◆ Scripts that build objects ◆
┄┄┄┄┄┄

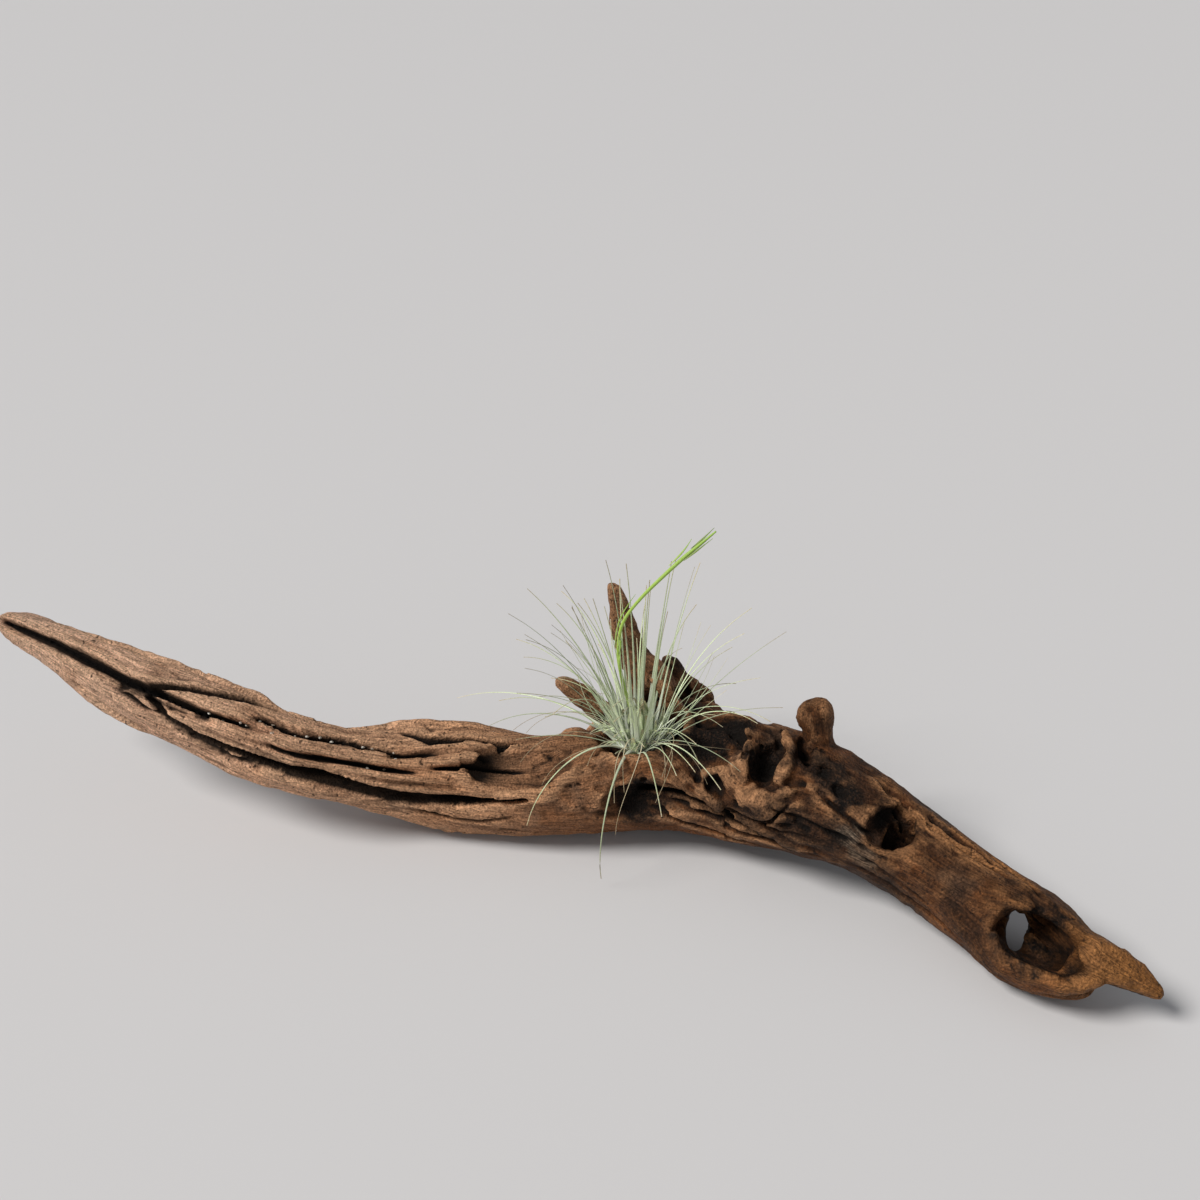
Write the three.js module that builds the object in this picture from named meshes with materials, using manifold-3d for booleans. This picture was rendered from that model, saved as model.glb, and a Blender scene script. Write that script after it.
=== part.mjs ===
// A piece of driftwood with an air plant seated in its hollow. Millimetres, +Z up.
//
// The wood is one piece that grew as one. A long fluted arm rises to the left, a burl in the
// middle carries a horn and broken branch stubs, and a thick hollow arm ends in a beak on the
// right. It is swept from sections, joined, and then hollowed where it has rotted out.
// The plant is an assembly: a rosette core, one solid for each leaf, a flower stalk and bracts.
// The wood lies along X, its front faces -Y, and it stands on three worn flats at Z = 0.
import * as THREE from "three";
import { mergeVertices } from "three/addons/utils/BufferGeometryUtils.js";
import Module from "manifold-3d";

const wasm = await Module();
wasm.setup();

// ---- Driving dimensions ----

const GAP = 0.35; // clear space between two pieces that touch in life
const TRUNK_SIDES = 36;
const TRUNK_RINGS = 42;

// The plant stands on the floor of the hollow in the burl.
const SEAT = new THREE.Vector3(13.5, 21, 39.5);
const CORE_HEIGHT = 13;
const CORE_RADIUS = 8.5;
const LEAF_COUNT = 44;
const SCALE_LEAF_COUNT = 6;
const GOLDEN_ANGLE = Math.PI * (3 - Math.sqrt(5));
const LEAF_SEGMENTS = 9;
const LEAF_LENGTH = 84;
const LEAF_HALF_WIDTH = 1.35;
const LEAF_HALF_THICKNESS = 0.5;
const FLARE = 0.5; // radians by which a leaf's foot leans out of the rosette
const FLARE_REACH = 0.08; // share of its length over which it straightens

// ---- The wood's sections: [x, y, z, half depth, half height] along each limb ----

const TRUNK = [
  [-322, -33, 79, 4, 5],
  [-316, -34, 78.6, 7, 8.5],
  [-304, -35, 77.5, 9.5, 10.5],
  [-283, -38, 75, 11, 11.5],
  [-253, -44, 70, 13.5, 15],
  [-229, -46, 64.5, 15.5, 17],
  [-206, -46, 59, 17, 19.5],
  [-185, -45, 53.5, 18, 21],
  [-164, -44, 47, 18.5, 21.5],
  [-141, -42, 41.5, 18, 20],
  [-122, -37, 36.5, 18, 19.5],
  [-106, -30, 32.5, 19.5, 21.5],
  [-89, -21, 29, 23.5, 25],
  [-69, -15, 26, 25, 25.8],
  [-50, -10, 24.6, 25.5, 25.2],
  [-29, -5, 24.2, 25, 24],
  [-8, 2, 25.6, 26, 25],
  [17, 11, 28, 26, 25.5],
  [42, 19, 31, 29, 27.5],
  [65, 21, 35, 30, 30],
  [87, 17, 37, 29, 29],
  [107, 11, 37.5, 27.5, 27],
  [127, 6, 35.5, 24.5, 23.5],
  [146, 1, 32, 22.5, 21.8],
  [165, -7, 28, 22, 21.5],
  [184, -17, 24.4, 21.5, 21],
  [202, -27, 21.2, 23, 22.8],
  [218, -34, 18.6, 20.5, 19.4],
  [229, -38, 16, 14, 13.6],
  [235, -40, 15, 6, 6],
];

const HORN = [
  [12, 54, 24, 14, 10],
  [8, 55, 44, 11, 9],
  [1, 55, 68, 8.6, 7],
  [-4, 55, 82, 7.6, 6],
  [-8, 54.5, 94, 7, 5.2],
  [-10.5, 54, 103, 6, 4.4],
  [-12, 54, 109, 4.4, 3.4],
  [-12.6, 54, 112, 2, 2],
];

const LEFT_STUB = [
  [4, 40, 36, 9, 9],
  [-5, 35, 45, 7.5, 7.5],
  [-15, 30, 54.5, 6, 6],
  [-25, 25.5, 64.5, 5, 4.8],
  [-30, 23.5, 69, 3.8, 3.6],
  [-31.6, 23, 70.6, 1.6, 1.6],
];

const STRUT = [
  [46, 10, 30, 11, 10],
  [40, 19, 44, 7.5, 8],
  [33, 29, 54, 5.6, 7],
  [24, 39, 62, 5.4, 6.6],
  [13, 48, 67, 6.4, 6.6],
  [4, 54, 68, 6, 6],
];

const TUBE_STUB = [
  [30, 68, 22, 12, 11],
  [24, 70, 40, 9.5, 9],
  [16, 70, 56, 8, 8],
  [12.5, 69.5, 63, 7, 7],
];

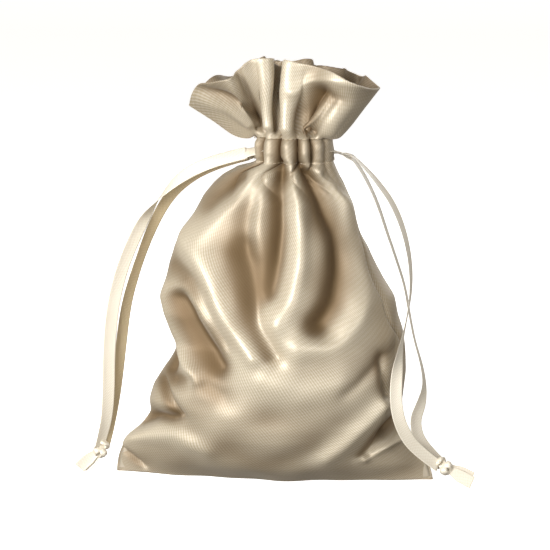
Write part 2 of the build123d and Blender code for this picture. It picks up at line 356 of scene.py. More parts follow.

┄┄┄┄┄┄

◆ What to work on ◆
Quote, with nothing altered, all lines from the start of the entries to the line that carries "---- The wood's", inclusive.

◆ Solution for this exercise ◆
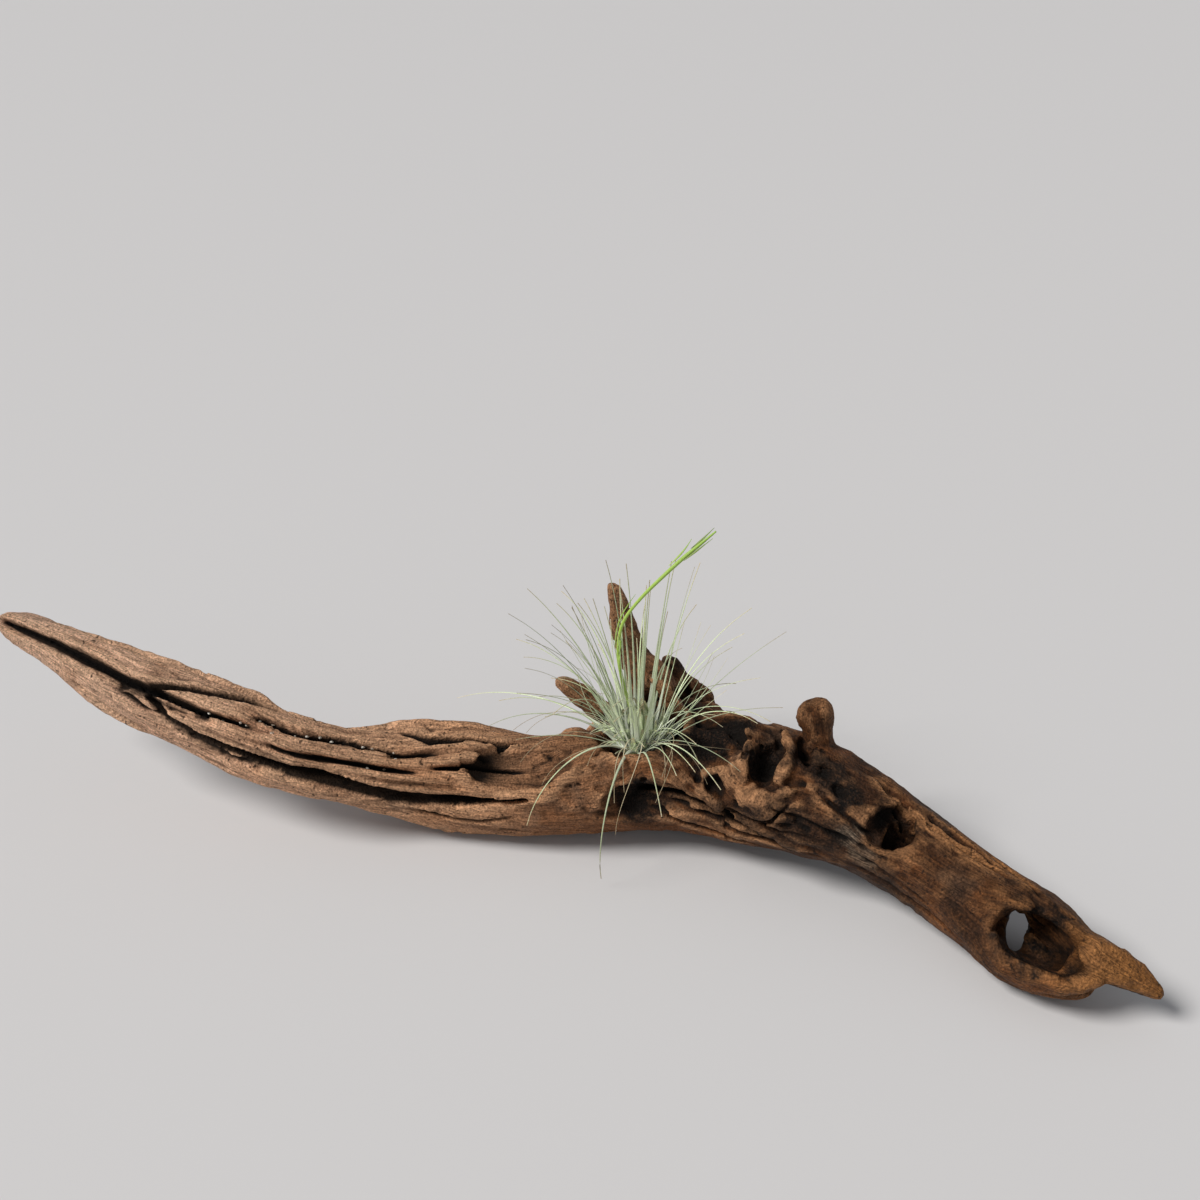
Write the three.js module that builds the object in this picture from named meshes with materials, using manifold-3d for booleans. This picture was rendered from that model, saved as model.glb, and a Blender scene script. Write that script after it.
=== part.mjs ===
// A piece of driftwood with an air plant seated in its hollow. Millimetres, +Z up.
//
// The wood is one piece that grew as one. A long fluted arm rises to the left, a burl in the
// middle carries a horn and broken branch stubs, and a thick hollow arm ends in a beak on the
// right. It is swept from sections, joined, and then hollowed where it has rotted out.
// The plant is an assembly: a rosette core, one solid for each leaf, a flower stalk and bracts.
// The wood lies along X, its front faces -Y, and it stands on three worn flats at Z = 0.
import * as THREE from "three";
import { mergeVertices } from "three/addons/utils/BufferGeometryUtils.js";
import Module from "manifold-3d";

const wasm = await Module();
wasm.setup();

// ---- Driving dimensions ----

const GAP = 0.35; // clear space between two pieces that touch in life
const TRUNK_SIDES = 36;
const TRUNK_RINGS = 42;

// The plant stands on the floor of the hollow in the burl.
const SEAT = new THREE.Vector3(13.5, 21, 39.5);
const CORE_HEIGHT = 13;
const CORE_RADIUS = 8.5;
const LEAF_COUNT = 44;
const SCALE_LEAF_COUNT = 6;
const GOLDEN_ANGLE = Math.PI * (3 - Math.sqrt(5));
const LEAF_SEGMENTS = 9;
const LEAF_LENGTH = 84;
const LEAF_HALF_WIDTH = 1.35;
const LEAF_HALF_THICKNESS = 0.5;
const FLARE = 0.5; // radians by which a leaf's foot leans out of the rosette
const FLARE_REACH = 0.08; // share of its length over which it straightens

// ---- The wood's sections: [x, y, z, half depth, half height] along each limb ----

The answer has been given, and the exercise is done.